C’est d’ailleurs à ce personnage, et à la cruauté impassible dont l’entourent Steno et son scénariste, que l’on doit la meilleure scène du film, une impressionnante course-poursuite dans les rues de Rome au terme de laquelle le ravisseur éjectera sa jeune otage de la selle de sa moto ; celle-ci finira sous les roues d’une voiture de police… L’ensemble est énergique, bien mené, et résolument premier degré. Cela dit, par certains aspects, Société anonyme anti-crime pourra également occasionnellement prêter à sourire, quand par exemple le film nous montrera une voiture de police sur laquelle le marquage adhésif « POLIZIA » n’est pas collé droit – un élément qui sera d’ailleurs repris bien des années plus tard sous la forme d’un gag dans Dog eat dog (Paul Schrader, 2016).

Le DVD

[4/5]

C’est Artus Films, un des plus ardents défenseurs du cinéma bis en France, qui nous propose aujourd’hui de (re)découvrir Société anonyme anti-crime sur support DVD. Le film affiche d’ailleurs une forme insolente, avec un master très correct – l’ensemble compose de façon très habile aves les limites du support. Le format Scope est respecté, la définition est relativement précise, les couleurs naturelles, c’est parfait. Le film est proposé en VF ou en VO italienne Dolby Digital 2.0 mono d’origine, et les deux mixages sont clairs et frontaux. Au final, le film de Steno s’offre donc une présentation tout simplement remarquable. On notera par ailleurs que la VF d’époque est très soignée, et nous donnera à entendre les voix – entre autres – d’Edmond Bernard (la voix française de Charles Bronson), Jean-Pierre Duclos (Sean Connery) ou encore Jean-Henri Chambois (le capitaine Crochet dans le Peter Pan de Disney).

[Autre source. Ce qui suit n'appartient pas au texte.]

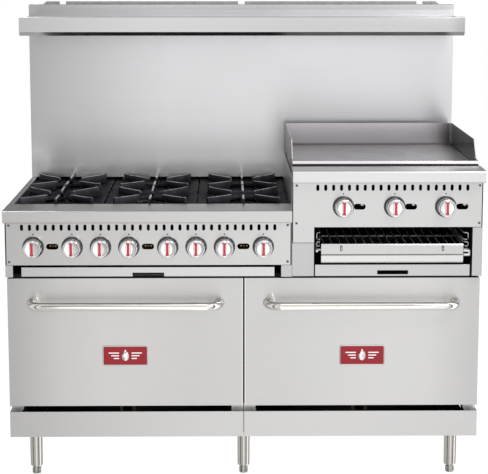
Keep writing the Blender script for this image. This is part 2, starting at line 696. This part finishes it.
# ------------------------------------------------------------- mesh builders
class Shape:
    """Collects closed shells in millimetres."""

    def __init__(self):
        self.verts, self.faces = [], []

    def rings(self, rings, loop=False):
        """Skins a list of equal point rings. loop joins the last ring to the first; otherwise
        both ends are capped."""
        first, size, count = len(self.verts), len(rings[0]), len(rings)
        for ring in rings:
            self.verts += [tuple(point) for point in ring]
        for k in range(count if loop else count - 1):
            near, far = first + k * size, first + (k + 1) % count * size
            for i in range(size):
                j = (i + 1) % size
                self.faces.append((near + i, near + j, far + j, far + i))
        if not loop:
            self.faces.append(tuple(first + i for i in reversed(range(size))))
            self.faces.append(tuple(first + (count - 1) * size + i for i in range(size)))

    def lathe(self, profile, segments, place, loop=False):
        """Turns (radius, height) pairs; place(x, y, height) puts a point."""
        turns = [2 * math.pi * i / segments for i in range(segments)]
        self.rings([[place(radius * math.cos(turn), radius * math.sin(turn), height)
                     for turn in turns] for radius, height in profile], loop)

    def loft(self, place, stations, steps):
        """Skins rounded outlines: (height, half width, half height, corner radius)."""
        self.rings([[place(x, y, height) for x, y in rounded(half_width, top, radius, steps)]
                    for height, half_width, top, radius in stations])

    def strip(self, place, start, end, width, angle, heights):
        """A straight strip from start to end along a ray at the given angle."""
        cosine, sine = math.cos(angle), math.sin(angle)
        half = width / 2
        corners = [(start, -half), (end, -half), (end, half), (start, half)]
        self.rings([[place(x * cosine - y * sine, x * sine + y * cosine, height)
                     for x, y in corners] for height in heights])

    def done(self, name, body, material, slot, replaces=(), angle=32.0):
        """Makes the object; angle is where shading turns sharp."""
        mesh = bpy.data.meshes.new(name)
        mesh.from_pydata([(x * MM, y * MM, z * MM) for x, y, z in self.verts], [], self.faces)
        mesh.validate()
        work = bmesh.new()
        work.from_mesh(mesh)
        bmesh.ops.recalc_face_normals(work, faces=work.faces)
        work.to_mesh(mesh)
        work.free()
        mesh.shade_smooth()
        mesh.set_sharp_from_angle(angle=math.radians(angle))
        mesh.materials.append(MATERIALS[material])
        obj = bpy.data.objects.new(name, mesh)
        scene.collection.objects.link(obj)
        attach(obj, body)
        if replaces:
            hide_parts(*replaces)


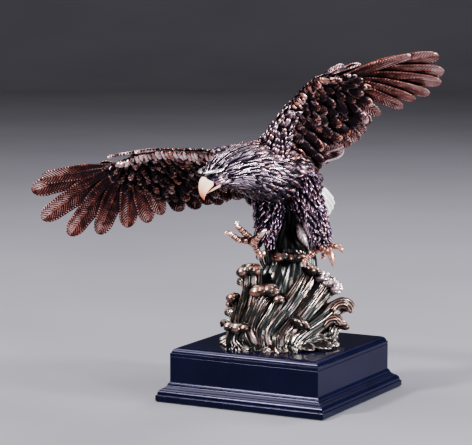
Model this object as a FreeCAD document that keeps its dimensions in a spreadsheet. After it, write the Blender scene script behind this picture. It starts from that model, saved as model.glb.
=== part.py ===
"""Eagle statuette on a stepped plinth, as separate castings, boards, mouldings and fasteners.

Frame: millimetres, +Z up, origin at the middle of the plinth's underside, the plinth's front facing -Y.
The bird faces the front. "Right" and "left" are the bird's own sides, so its right wing is on the -X side.
"""

import FreeCAD, Part
import math
import os
import sys

import Sketcher
from FreeCAD import Placement, Rotation, Vector

doc = FreeCAD.newDocument("eagle_statuette")
sheet = doc.addObject("Spreadsheet::Sheet", "Sizes")
UP = Vector(0, 0, 1)

# ------------------------------------------------------------ driving dimensions, in millimetres

SIZES = {
    # plinth
    "base_side": 170,
    "die_side": 150,
    "plinth_height": 49.5,
    "felt_thick": 1,
    "felt_inset": 1,
    "board_thick": 12,
    "top_thick": 8,
    "top_bevel_in": 7.2,
    "top_bevel_down": 5,
    "panel_thick": 3,
    "mould_height": 17,
    "mould_foot": 6.6,
    "mould_step": 1.7,
    "block_side": 14,
    # fasteners
    "stud_dia": 6,
    "stud_spacing": 44,
    "stud_embed": 18,
    "stud_drop": 9,
    "stud_hole_dia": 6.6,
    "washer_dia": 12,
    "washer_thick": 1.4,
    "nut_radius": 5.8,
    "nut_thick": 5,
    "screw_dia": 3,
    "screw_head": 6,
    "screw_head_high": 1.7,
    "screw_length": 14,
    "screw_inset": 7,
    "armature_dia": 6,
    "wing_pin_dia": 4,
    "wing_pin_length": 24,
    "tail_pin_dia": 3,
    "tail_pin_length": 20,
    "foot_pin_dia": 3,
    "foot_pin_length": 14,
    # castings
    "wave_radius": 46,
    "torso_radius": 23,
    "head_radius": 13.5,
    "thigh_radius": 14,
    "beak_radius": 6.6,
    "toe_radius": 3,
    "feather_thick": 2.6,
    "wing_thick": 9,
    "tail_thick": 8,
    "knob_radius": 4.6,
}

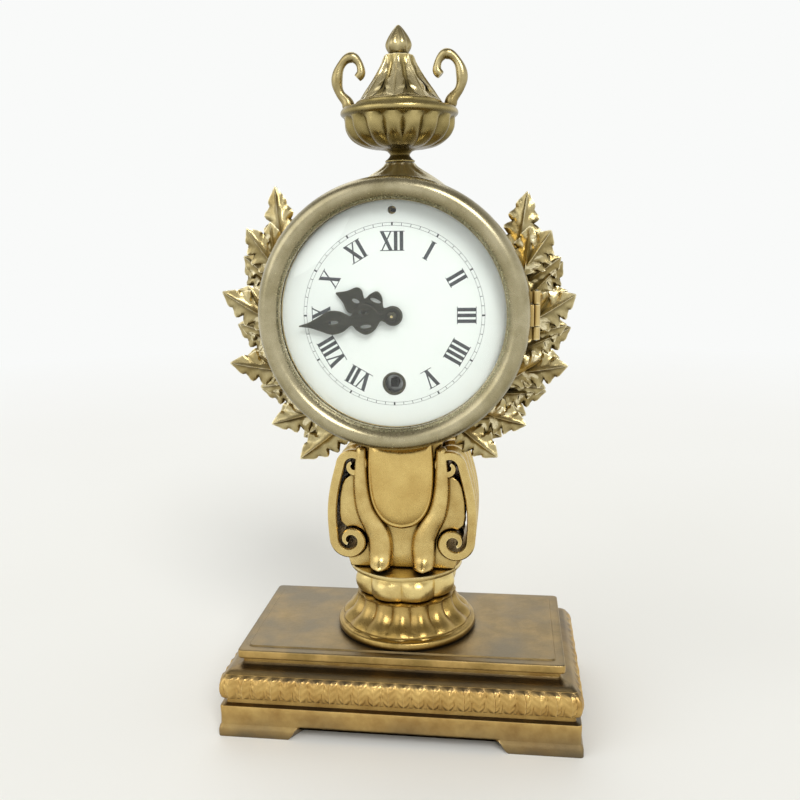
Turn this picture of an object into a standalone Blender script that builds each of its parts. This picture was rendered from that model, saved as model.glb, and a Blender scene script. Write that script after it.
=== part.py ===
"""A gilt brass mantel timepiece: drum clock on a scrolled pedestal with an urn finial.

Metres, +Z up, front towards -Y, origin under the middle of the base.
Pieces of the drum are built looking along their own axis (x right, y up, z towards
the viewer) and then turned upright, so "ahead" below means towards the viewer.
"""

import math

import bmesh
import bpy
from mathutils import Matrix, Vector

# Clearances and shared values
GAP = 0.0003
OVERRUN = 0.002
UPRIGHT = (math.pi / 2, 0, 0)
FULL_TURN = 2 * math.pi
MIRRORED = Matrix.Scale(-1, 4, (1, 0, 0))

# Base: hollow casting on four bracket feet, with a slab on top
BASE_WIDTH = 0.1320
BASE_DEPTH = 0.0730
CASTING_HEIGHT = 0.0272
CASTING_WALL = 0.0110
CASTING_ROOF = 0.0034
APRON_RISE = 0.0045
FOOT_WIDTH = 0.0260
FOOT_DEPTH = 0.0200
FOOT_CURVE = 0.0040
BASE_CORNER = 0.0012
SLAB_INSET = 0.0065
SLAB_THICKNESS = 0.0040
SLAB_BORDER = 0.0032
SLAB_STEP = 0.0005
SLAB_CORNER = 0.0015

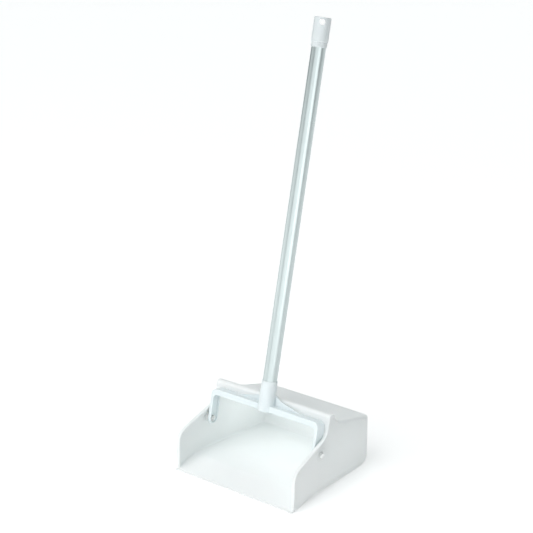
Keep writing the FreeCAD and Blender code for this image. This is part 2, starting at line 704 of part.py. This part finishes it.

Dans la section suppléments, on retrouvera tout d’abord une sympathique présentation du film par Emmanuel Le Gagne (23 minutes). Il y reviendra assez longuement sur la carrière de Steno et resituera le film dans son contexte de tournage, n’hésitant pas à affirmer que Société anonyme anti-crime est sans doute le meilleur film de la carrière du cinéaste. On terminera ensuite avec une galerie de photos (1 minute) ainsi que la bande-annonce du film, en VF (4 minutes).